Roberto Sander – Hoje em dia haveria também repercussão, mas não a ponto de fazer a cidade parar. Infelizmente, a violência está banalizada. O que aconteceu na época foi uma indignação generalizada, inimaginável nos dias de hoje. Até os cinemas fizeram um minuto de silêncio. Além disso, um jogo do campeonato carioca – Flamengo x América –, que se realizaria naquele dia, foi adiado.  Tudo isso mostra o quanto o caso teve impacto. Dez por cento da população do Rio de Janeiro acompanharam o cortejo de Nestor Moreira.

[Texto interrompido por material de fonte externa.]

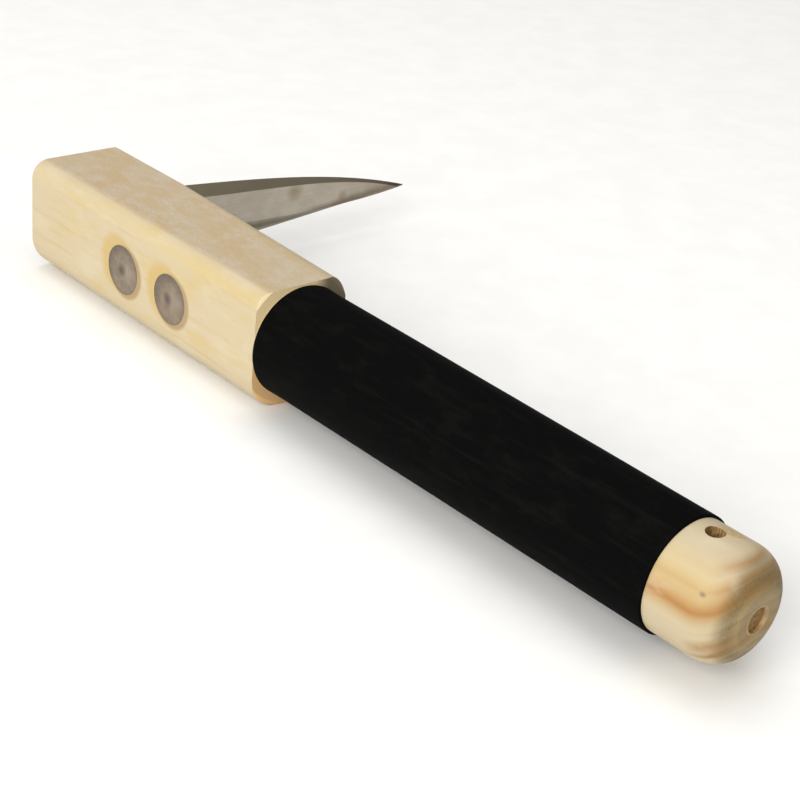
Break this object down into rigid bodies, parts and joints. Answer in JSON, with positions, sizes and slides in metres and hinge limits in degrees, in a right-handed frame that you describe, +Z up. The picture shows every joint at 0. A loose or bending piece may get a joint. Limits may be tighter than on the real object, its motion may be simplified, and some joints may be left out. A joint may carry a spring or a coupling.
{
  "type": "one-hand pick tool",
  "caption": "One-hand wooden tool with a rubber-sleeved round grip, a square head and a pointed, bevelled steel blade bolted on at right angles.",
  "frame": {"origin": "on the head's flat underside, below the handle's axis and half way along the head", "axes": "+Y runs along the handle from the butt to the head, +X is the side the blade leaves from, +Z is up"},
  "size_m": [0.1458, 0.2957, 0.0385],
  "materials": {
    "wood": "bare sanded softwood",
    "rubber": "matte",
    "blade_steel": "satin ground",
    "fastener_steel": "zinc plated",
    "resin": "satin"
  },
  "bodies": {
    "root": {"blade": "blade_steel", "blade_bolt_front": "fastener_steel", "blade_bolt_rear": "fastener_steel", "filler_plug_front": "resin", "filler_plug_rear": "resin", "grip_sleeve": "rubber", "handle": "wood", "head_washer_front": "fastener_steel", "head_washer_rear": "fastener_steel", "tang_nut_front": "fastener_steel", "tang_nut_rear": "fastener_steel", "tang_washer_front": "fastener_steel", "tang_washer_rear": "fastener_steel"}
  },
  "joints": []
}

Proporcionalmente, é como se hoje um milhão de pessoas protestassem num caso semelhante. No máximo, umas 200 pessoas comparecem atualmente a manifestações desse tipo. Como já disse, nos acostumamos com a violência.  
 
11-O que mudou na imprensa e na política brasileira desde então?
Roberto Sander – Atualmente, tudo é mais discreto. Na época, os jornais manifestavam explicitamente sua posição política. O papel de prestador de serviço dos jornais não existia. Eles eram meros veículos que expressavam os interesses dos seus proprietários. É lógico que isso permanece, mas de uma forma muito menos escancarada. Politicamente, a coisa evidentemente também mudou. Mas os ataques pessoais que estão caracterizando a atual campanha para a presidência lembram muito aquela época.  
 
12-Este é o seu oitavo livro. O que os diferencia dos demais? 
Roberto Sander – Meus livros são, em última instância, grandes reportagens. Procuro ser claro, objetivo e escrever de forma enxuta. Nada de gordura. Cada linha tem uma informação, tem uma razão de ser. Tudo isso está apoiado em pesquisa, em apuração incansável. Não me considero um escritor e sim um repórter que escreve livros.
 
13-Quais são os seus projetos literários para o futuro? 
Roberto Sander – Hoje em dia tenho uma editora, a Maquinária, em parceria com o amigo e também jornalista Paschoal Ambrósio Filho. É a realização de um grande sonho. Trabalhar escrevendo e editando livros. Estou começando a levantar dados para um livro sobre os 50 anos do golpe de 64. É só pra daqui a uns três anos, mas já ando lendo muito sobre o período.